The authors only looked at Japanese Pokemon names, not English ones, but some Pokemon names are taken straight from the Japanese into the translated language. Pikachu is the same in Japanese and English. We can see some of these effects at play here. When the second generation of Pokemon games was released, they added a 'baby form' of Pikachu, which is a smaller, weaker Pokemon that 'evolves' (essentially metamorphizes) into Pikachu. They called this 'baby form' Pichu. We can see that they 'babyfied' Pikachu's name by taking away the middle syllable and making a smaller name.

I was reminded of a similar phenomenon in the naming of black magic spells in the Final Fantasy games (a role playing game based on science fantasy). The basic name for the lightning spell is Thunder (sanda), then the level two version is Thundara (sandara), level three is Thundaga (sandaga), and level four is Thundaja (sandaja). This pattern of "word," "word+a," "word+ga," and "word+ja" holds true for other elemental spells as well, such as Water and Fire.
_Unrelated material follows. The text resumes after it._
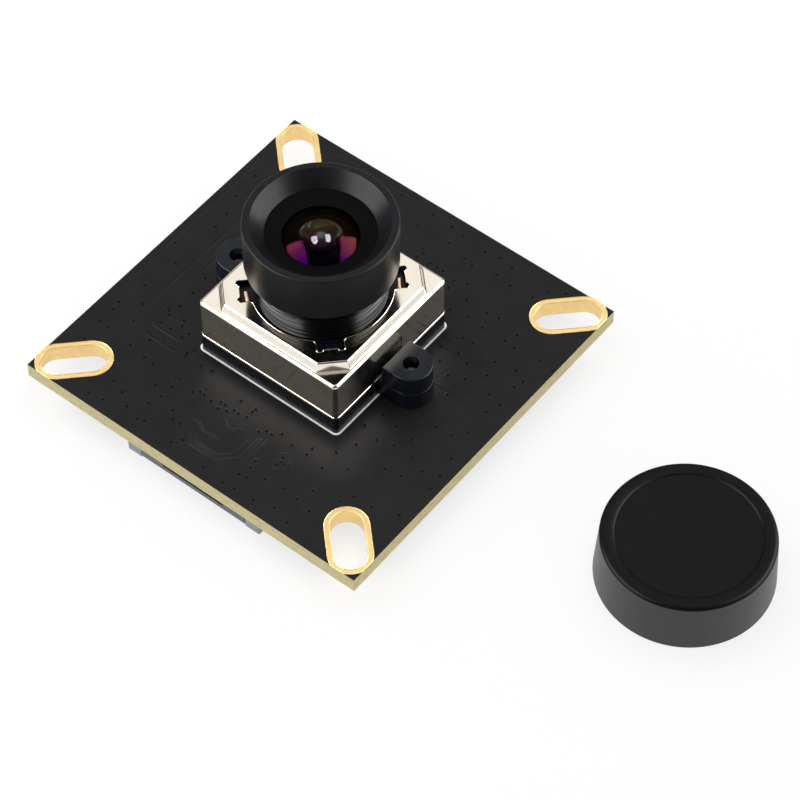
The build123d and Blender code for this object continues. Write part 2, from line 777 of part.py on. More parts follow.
# Connector housing: a cavity for the cable opens at the front, with a bay for the latch below
fpc_front = fpc_inset - board_side / 2
fpc_back = fpc_front + fpc_depth
fpc_middle_y = fpc_front + fpc_depth / 2
latch_pivot_y = fpc_front + latch_reach
cavity_top = board_bottom - fpc_wall
cavity_foot = cavity_top - cavity_height
latch_pivot_z = rest_z + latch_lift + latch_radius
bay_radius = latch_radius + latch_gap
bay_width = latch_width + 2 * latch_end_gap
with BuildPart() as fpc_housing:
    with BuildSketch(Plane.XY.offset(rest_z)):
        with Locations((fpc_x, fpc_middle_y)):
            RectangleRounded(fpc_width, fpc_depth, fpc_rounding)
    extrude(amount=fpc_height)
    with BuildSketch(Plane.XY.offset(cavity_foot)):
        with Locations((fpc_x, fpc_front + cavity_depth / 2)):
            Rectangle(cavity_width, cavity_depth)
    extrude(amount=cavity_height, mode=Mode.SUBTRACT)
    with BuildSketch(Plane.XY.offset(cavity_top - tail_slot)):
        with Locations((fpc_x, fpc_back - fpc_depth / 4)):
            Rectangle(cavity_width, fpc_depth / 2)
    extrude(amount=tail_slot, mode=Mode.SUBTRACT)
    with BuildSketch(across(fpc_x)):
        with Locations((latch_pivot_y, latch_pivot_z)):
            Circle(bay_radius)
        with Locations(((fpc_front + latch_pivot_y) / 2, (rest_z + cavity_foot) / 2)):
            Rectangle(latch_reach, cavity_foot - rest_z)
        with Locations((latch_pivot_y, (rest_z + latch_pivot_z) / 2)):
            Rectangle(2 * bay_radius, latch_pivot_z - rest_z)
    extrude(amount=bay_width / 2, both=True, mode=Mode.SUBTRACT)
    with BuildSketch(across(fpc_x)):
        with Locations((latch_pivot_y, latch_pivot_z)):
            Circle(trunnion_radius + trunnion_gap)
    extrude(amount=latch_width / 2 + trunnion_length + trunnion_gap, both=True, mode=Mode.SUBTRACT)
    with BuildSketch(Plane.XY.offset(board_bottom - anchor_size[1])):
        with GridLocations(fpc_width, 0, 2, 1):
            with Locations((fpc_x, fpc_front + anchor_place)):
                Rectangle(2 * anchor_sheet, anchor_size[0])
    extrude(amount=anchor_size[1], mode=Mode.SUBTRACT)
fpc_housing.part.label = "fpc_housing"
export_step(fpc_housing.part, "parts/fpc_housing.step")

# Connector contacts: forks of stamped sheet, each with a beam on both sides of the cable
beam_top = cavity_top - contact_gap
beam_foot = cavity_foot + contact_gap
spine_y = fpc_front + cavity_depth - contact_gap
tail_y = fpc_back + contact_tail[0]
foot_y = fpc_back + contact_tail[1]
first_contact = fpc_x - contact_pitch * (contact_count - 1) / 2
with BuildPart() as fpc_contacts:
    for contact in range(contact_count):
        with BuildSketch(across(first_contact + contact * contact_pitch)):
            with BuildLine():
                Polyline(
                    (fpc_front + contact_reach[0], beam_top - contact_sheet),
                    (fpc_front + contact_reach[0], beam_top),
                    (fpc_back, beam_top),
                    (tail_y, board_bottom),
                    (foot_y, board_bottom),
                    (foot_y, board_bottom - contact_sheet),
                    (tail_y, board_bottom - contact_sheet),
                    (fpc_back, beam_top - contact_sheet),
                    (spine_y, beam_top - contact_sheet),
                    (spine_y, beam_foot),
                    (fpc_front + contact_reach[1], beam_foot),
                    (fpc_front + contact_reach[1], beam_foot + contact_sheet),
                    (spine_y - contact_spine, beam_foot + contact_sheet),
                    (spine_y - contact_spine, beam_top - contact_sheet),
                    close=True,
                )
            make_face()
        extrude(amount=contact_width / 2, both=True)
fpc_contacts.part.label = "fpc_contacts"
export_step(fpc_contacts.part, "parts/fpc_contacts.step")

# Connector latch: a bar that turns down about the trunnions at its back, hollowed for a finger
with BuildPart() as fpc_latch:
    with BuildSketch(across(fpc_x)) as latch_section:
        with Locations((latch_pivot_y, latch_pivot_z)):
            Circle(latch_radius)
        with Locations(((fpc_front + latch_pivot_y) / 2, latch_pivot_z)):
            Rectangle(latch_reach, 2 * latch_radius)
        chamfer(latch_section.vertices().group_by(Axis.Y)[0], latch_lip)
    extrude(amount=latch_width / 2, both=True)
    with BuildSketch(Plane.XY.offset(latch_pivot_z + latch_radius - finger_depth)):
        with Locations((fpc_x, fpc_front + finger_reach / 2)):
            Rectangle(finger_width, finger_reach)
    extrude(amount=finger_depth, mode=Mode.SUBTRACT)
    with BuildSketch(across(fpc_x)):
        with Locations((latch_pivot_y, latch_pivot_z)):
            Circle(trunnion_radius)
    extrude(amount=latch_width / 2 + trunnion_length, both=True)
fpc_latch.part.label = "fpc_latch"
export_step(fpc_latch.part, "parts/fpc_latch.step")

# Connector anchors: soldered strips that hold the housing's ends down
with BuildPart() as fpc_anchors:
    for side in (-1, 1):
        wall_x = fpc_x + side * (fpc_width - anchor_sheet) / 2
        foot_x = fpc_x + side * (fpc_width + anchor_foot) / 2
        with BuildSketch(Plane.XY.offset(board_bottom - anchor_size[1])):
            with Locations((wall_x, fpc_front + anchor_place)):
                Rectangle(anchor_sheet, anchor_size[0])
        extrude(amount=anchor_size[1])
        with BuildSketch(Plane.XY.offset(board_bottom - anchor_sheet)):
            with Locations((foot_x, fpc_front + anchor_place)):
                Rectangle(anchor_foot, anchor_size[0])
        extrude(amount=anchor_sheet)
fpc_anchors.part.label = "fpc_anchors"
export_step(fpc_anchors.part, "parts/fpc_anchors.step")

# Power inductors, as high as the connector, so that the board stands level
inductor_y = board_side / 2 - inductor_inset
with BuildPart() as power_inductors:
    with BuildSketch(under_board(inductor_height)) as inductor_plan:
        with Locations((-inductor_x, inductor_y), (inductor_x, inductor_y)):
            Rectangle(inductor_side, inductor_side)
        chamfer(inductor_plan.vertices(), inductor_corner)
    extrude(amount=inductor_height)
power_inductors.part.label = "power_inductors"
export_step(power_inductors.part, "parts/power_inductors.step")

# Voltage regulators
regulator_spots = [(x, regulator_y) for x in regulator_places]
with BuildPart() as voltage_regulators:
    with BuildSketch(under_board(regulator_size[2] + regulator_lift)):
        with Locations(*regulator_spots):
            Rectangle(regulator_size[0], regulator_size[1])
    extrude(amount=regulator_size[2])
voltage_regulators.part.label = "voltage_regulators"
export_step(voltage_regulators.part, "parts/voltage_regulators.step")

# Regulator leads: three on one side and two on the other, bent down to the board
lead_height = regulator_lift + regulator_size[2] / 2
with BuildPart() as regulator_leads:
    for spot_x, spot_y in regulator_spots:
        for side, steps in ((-1, (-1, 0, 1)), (1, (-1, 1))):
            wall_y = spot_y + side * regulator_size[1] / 2
            bend_y = wall_y + side * (lead_reach - lead_foot)
            tip_y = wall_y + side * lead_reach
            for step in steps:
                with BuildSketch(across(spot_x + step * lead_pitch)):
                    with BuildLine():
                        Polyline(
                            (wall_y, board_bottom - lead_height),
                            (bend_y, board_bottom - lead_height),
                            (bend_y, board_bottom - lead_sheet),
                            (tip_y, board_bottom - lead_sheet),
                            (tip_y, board_bottom),
                            (bend_y - side * lead_sheet, board_bottom),
                            (bend_y - side * lead_sheet, board_bottom - lead_height + lead_sheet),
                            (wall_y, board_bottom - lead_height + lead_sheet),
                            close=True,
                        )
                    make_face()
                extrude(amount=lead_width / 2, both=True)
regulator_leads.part.label = "regulator_leads"
export_step(regulator_leads.part, "parts/regulator_leads.step")

# Focus driver chip
with BuildPart() as focus_driver:
    with BuildSketch(under_board(driver_size[2])):
        with Locations(driver_place):
            Rectangle(driver_size[0], driver_size[1])
    extrude(amount=driver_size[2])
focus_driver.part.label = "focus_driver"
export_step(focus_driver.part, "parts/focus_driver.step")

# Memory chip
with BuildPart() as memory_chip:
    with BuildSketch(under_board(memory_size[2])):
        with Locations(memory_place):
            Rectangle(memory_size[0], memory_size[1])
    extrude(amount=memory_size[2])
memory_chip.part.label = "memory_chip"
export_step(memory_chip.part, "parts/memory_chip.step")

# Clock oscillator: a ceramic tray with a metal lid
with BuildPart() as clock_oscillator:
    with BuildSketch(under_board(clock_size[2])):
        with Locations(clock_place):
            RectangleRounded(clock_size[0], clock_size[1], clock_lid[2])
    extrude(amount=clock_size[2])
clock_oscillator.part.label = "clock_oscillator"
export_step(clock_oscillator.part, "parts/clock_oscillator.step")

with BuildPart() as clock_cover:
    with BuildSketch(under_board(clock_size[2] + clock_lid[2])):
        with Locations(clock_place):
            RectangleRounded(clock_lid[0], clock_lid[1], clock_lid[2])
    extrude(amount=clock_lid[2])
clock_cover.part.label = "clock_cover"
export_step(clock_cover.part, "parts/clock_cover.step")


def chip_spots(places, block_count):
    """The centres of the small chips that stand in blocks of columns and rows."""
    return [
        spot.position
        for place, count in zip(places, block_count)
        for spot in Pos(*place) * GridLocations(*chip_spacing, *count)
    ]


def chip_bodies(spots, height):
    """Draws and raises the bodies of small chips, between their terminals."""
    with BuildSketch(under_board(height)) as bodies:
        with Locations(*spots):
            Rectangle(chip_length - 2 * terminal_length, chip_side)
    extrude(bodies.sketch, amount=height)


# Chip capacitors and resistors
capacitor_spots = chip_spots(capacitor_places, capacitor_count)
resistor_spots = chip_spots(resistor_places, resistor_count)
with BuildPart() as chip_capacitors:
    chip_bodies(capacitor_spots, chip_height)
chip_capacitors.part.label = "chip_capacitors"
export_step(chip_capacitors.part, "parts/chip_capacitors.step")

with BuildPart() as chip_resistors:
    chip_bodies(resistor_spots, resistor_height)
chip_resistors.part.label = "chip_resistors"
export_step(chip_resistors.part, "parts/chip_resistors.step")

# Chip terminals: the metal ends of the capacitors and resistors, a little proud of the bodies
with BuildPart() as chip_terminals:
    for spots, height in ((capacitor_spots, chip_height), (resistor_spots, resistor_height)):
        with BuildSketch(under_board(height + terminal_proud)):
            with Locations(*spots):
                with GridLocations(chip_length - terminal_length, 0, 2, 1):
                    Rectangle(terminal_length, chip_side + 2 * terminal_proud)
        extrude(amount=height + terminal_proud)
chip_terminals.part.label = "chip_terminals"
export_step(chip_terminals.part, "parts/chip_terminals.step")

# Lens cap: a tapered cup, mouth down on the surface that the module rests on
cap_bore = hood_radius + cap_gap
cap_foot_radius = cap_bore + cap_foot_wall
cap_top_radius = cap_bore + cap_top_wall
cap_panel_radius = cap_top_radius - cap_margin
cap_x = board_side / 2 + cap_apart + cap_foot_radius
cap_top = rest_z + cap_height
cap_section = Plane(origin=(cap_x, cap_y, 0), x_dir=(1, 0, 0), z_dir=(0, -1, 0))
with BuildPart() as lens_cap:
    with BuildSketch(cap_section):
        with BuildLine():
            Polyline(
                (0, cap_top - cap_roof),
                (cap_bore, cap_top - cap_roof),
                (cap_bore, rest_z),
                (cap_foot_radius, rest_z),
                (cap_top_radius, cap_top),
                (cap_panel_radius, cap_top),
                (cap_panel_radius, cap_top - cap_panel_depth),
                (0, cap_top - cap_panel_depth),
                close=True,
            )
        make_face()
    revolve(axis=Axis((cap_x, cap_y, 0), (0, 0, 1)))
    cap_rim = lens_cap.edges().filter_by(GeomType.CIRCLE).group_by(Axis.Z)[-1]
    fillet(cap_rim.sort_by(SortBy.RADIUS)[-1], cap_rounding)
lens_cap.part.label = "lens_cap"
export_step(lens_cap.part, "parts/lens_cap.step")
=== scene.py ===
# The looks of an autofocus camera module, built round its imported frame: the circuit board with its
# vias, traces and printed outline, the bright actuator cover, the lens with its thread and coated
# glass, and the lens cap. Metres, in the frame's own axes.
import math
import random

import bmesh
import bpy
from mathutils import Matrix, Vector


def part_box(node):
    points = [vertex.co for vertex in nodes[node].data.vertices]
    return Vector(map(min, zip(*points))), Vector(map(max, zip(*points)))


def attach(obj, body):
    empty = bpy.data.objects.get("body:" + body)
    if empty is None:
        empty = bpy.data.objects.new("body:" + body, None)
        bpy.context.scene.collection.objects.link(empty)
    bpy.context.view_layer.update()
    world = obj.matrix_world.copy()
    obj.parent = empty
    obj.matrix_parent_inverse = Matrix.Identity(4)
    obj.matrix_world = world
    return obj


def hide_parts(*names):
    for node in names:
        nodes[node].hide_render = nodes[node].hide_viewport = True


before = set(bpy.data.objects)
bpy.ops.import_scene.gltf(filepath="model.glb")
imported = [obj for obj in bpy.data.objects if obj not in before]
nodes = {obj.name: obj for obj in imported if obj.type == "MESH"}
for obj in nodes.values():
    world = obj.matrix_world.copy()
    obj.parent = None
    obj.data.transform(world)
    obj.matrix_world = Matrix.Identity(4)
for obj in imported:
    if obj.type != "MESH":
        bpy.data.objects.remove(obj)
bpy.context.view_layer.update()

MM = 0.001
TURN = 2 * math.pi
FINE = 192  # segments round a large turned piece

# Camera, as the photograph was taken
PHOTO_SIDE = 800
CAMERA_AZIMUTH = math.radians(38.414)
CAMERA_ELEVATION = math.radians(52.79)
CAMERA_DISTANCE = 292.44 * MM
CAMERA_TARGET = Vector((9.956, -1.196, 0.0)) * MM
CAMERA_FOCAL_PIXELS = 3255.85
SENSOR_WIDTH = 36.0
CLIP_START = 0.01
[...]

It's a single data point, but it's interesting that the morphemes for the highest levels (the third level is the highest one in some of the games, such as Tactics Advance) follow this correlation and have voiced obstruents.

This is a pretty cool study overall, mostly because it validates the idea that you can figure out what it is that makes a name sound cool or cute or small. So far they've only done it with Japanese Pokemon names, but perhaps some enterprising scholar can do a similar analysis for other language names. The "voiced obstruent = bigger" connection is noted as a Japanese phenomenon, so it may not hold in English or other languages, but I'm certain there are similar iconic sounds.